We have entered firm transportation contracts with various pipelines. Under these contracts we are obligated to transport minimum daily gas volumes, as calculated on a monthly basis, or pay for any deficiencies at a specified reservation fee rate. Our production committed to these pipelines is expected to exceed the minimum daily volumes provided in the contracts. We have generally delivered at least minimum volumes under our firm transportation contracts, therefore avoiding payment for deficiencies. As of March 31, 2010, maximum commitments under our transportation contracts were as follows:

 

(in millions)     

2010

   $         165

2011

     231

2012

     232

2013

     227

2014

     223

Remaining

     777
      

Total

   $ 1,855
      

In November 2008, we completed an agreement to enter into a twelve-year firm transportation contract, contingent upon obtaining regulatory approvals and completion of a new pipeline that connects the Fayetteville Shale to ANR Pipeline and Trunkline Pipeline in Quitman County, Mississippi. Upon the pipeline’s completion, currently expected in fourth quarter 2010, we will transport gas volumes for a transportation fee of up to $1.25 million per month plus fuel, currently expected to be 0.86% of the sales price. The potential effect of this agreement is not included in the above summary of our transportation contract commitments since our commitment is contingent upon completion of the pipeline.

Drilling Contracts

As of March 31, 2010, we have contracts with various drilling contractors to use 65 drilling rigs with terms of up to three years and minimum future commitments of $103 million in 2010, $34 million in 2011, $11 million in 2012 and $1 million in 2013. Early termination of these contracts at March 31, 2010 would have required us to pay maximum penalties of $85 million. Based upon our planned drilling activities, we do not expect to pay significant early termination penalties.

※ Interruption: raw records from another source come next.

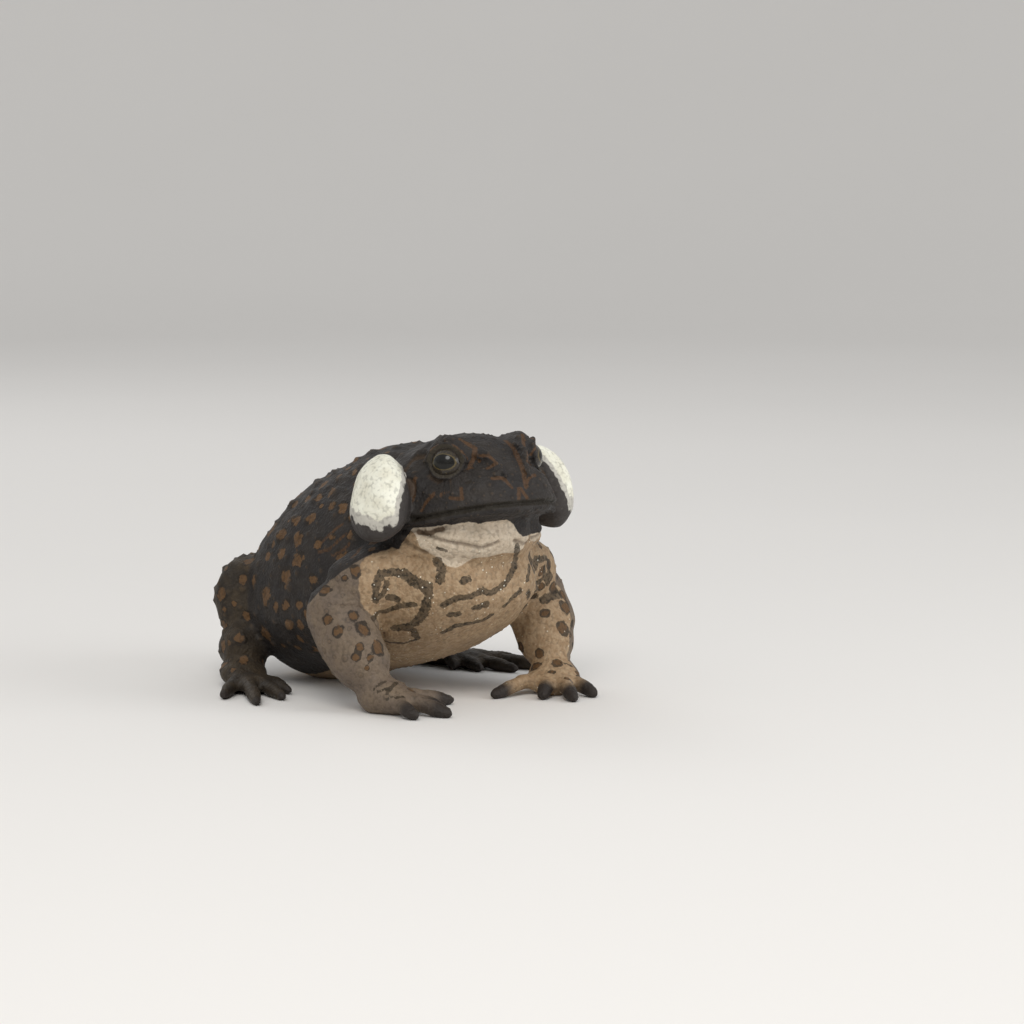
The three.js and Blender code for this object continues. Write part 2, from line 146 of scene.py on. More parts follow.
def add_shape(mesh, shape):
    """Adds a finished shape to mesh, and frees it."""
    data = bpy.data.meshes.new("shape")
    shape.to_mesh(data)
    shape.free()
    mesh.from_mesh(data)
    bpy.data.meshes.remove(data)


def add_body(mesh, rings, above=(0, 0, 1), sides=48, steps=40, blunt=6.0, fullness=1.0):
    """Adds a closed body to mesh: a ball whose points are moved onto the rings."""
    places = [place for place, _ in rings]
    reaches = [reach for _, reach in rings]
    body = bmesh.new()
    bmesh.ops.create_uvsphere(body, u_segments=sides, v_segments=steps, radius=1.0)
    levels = {}
    for vert in body.verts:
        level = round(vert.co.z, 5)
        if level not in levels:
            share = min(1.0, max(0.0, (1 + level) / 2))
            near = bent_line(places, max(0.0, share - 1e-4))
            along = (bent_line(places, min(1.0, share + 1e-4)) - near).normalized()
            side = along.cross(Vector(above)).normalized()
            closing = math.sqrt(max(0.0, 1 - abs(2 * share - 1) ** blunt))
            levels[level] = (
                bent_line(places, share),
                side,
                side.cross(along),
                bent_line(reaches, share) * closing,
            )
        middle, side, up, size = levels[level]
        flat = math.hypot(vert.co.x, vert.co.y) or 1.0
        across, rise = vert.co.x / flat, vert.co.y / flat
        across = math.copysign(abs(across) ** fullness, across)
        rise = math.copysign(abs(rise) ** fullness, rise)
        vert.co = middle + side * across * size.x + up * rise * (size.y if rise > 0 else size.z)
    add_shape(mesh, body)


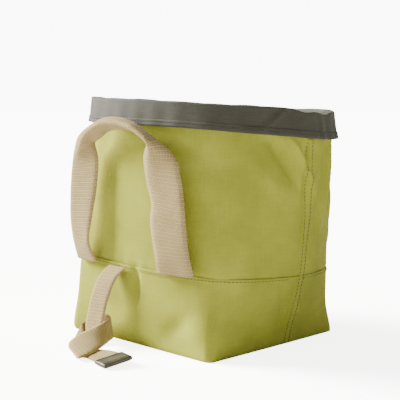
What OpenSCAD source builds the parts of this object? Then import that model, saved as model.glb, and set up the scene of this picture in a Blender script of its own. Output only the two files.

See Note 7 regarding commodity sales commitments.

6. Financial Instruments

We use commodity-based and financial derivative contracts to manage exposures to commodity price and interest rate fluctuations. We do not hold or issue derivative financial instruments for speculative or trading purposes. We also may enter gas physical delivery contracts to effectively provide gas price hedges. Because these contracts are not expected to be net cash settled, they are considered normal sales contracts. Therefore, these contracts are not recorded in the financial statements. Most of our derivative contracts are designated as cash flow hedges for hedge accounting purposes. At March 31, 2010, certain crude oil swap agreements and certain natural gas basis swap agreements did not qualify for hedge accounting. Except to the extent basis swap agreements are utilized in conjunction with NYMEX future contracts, they cannot qualify for hedge accounting. Whether or not designated as cash flow hedges, all of our derivative contracts are used to hedge against changes in cash flows related to commodity prices.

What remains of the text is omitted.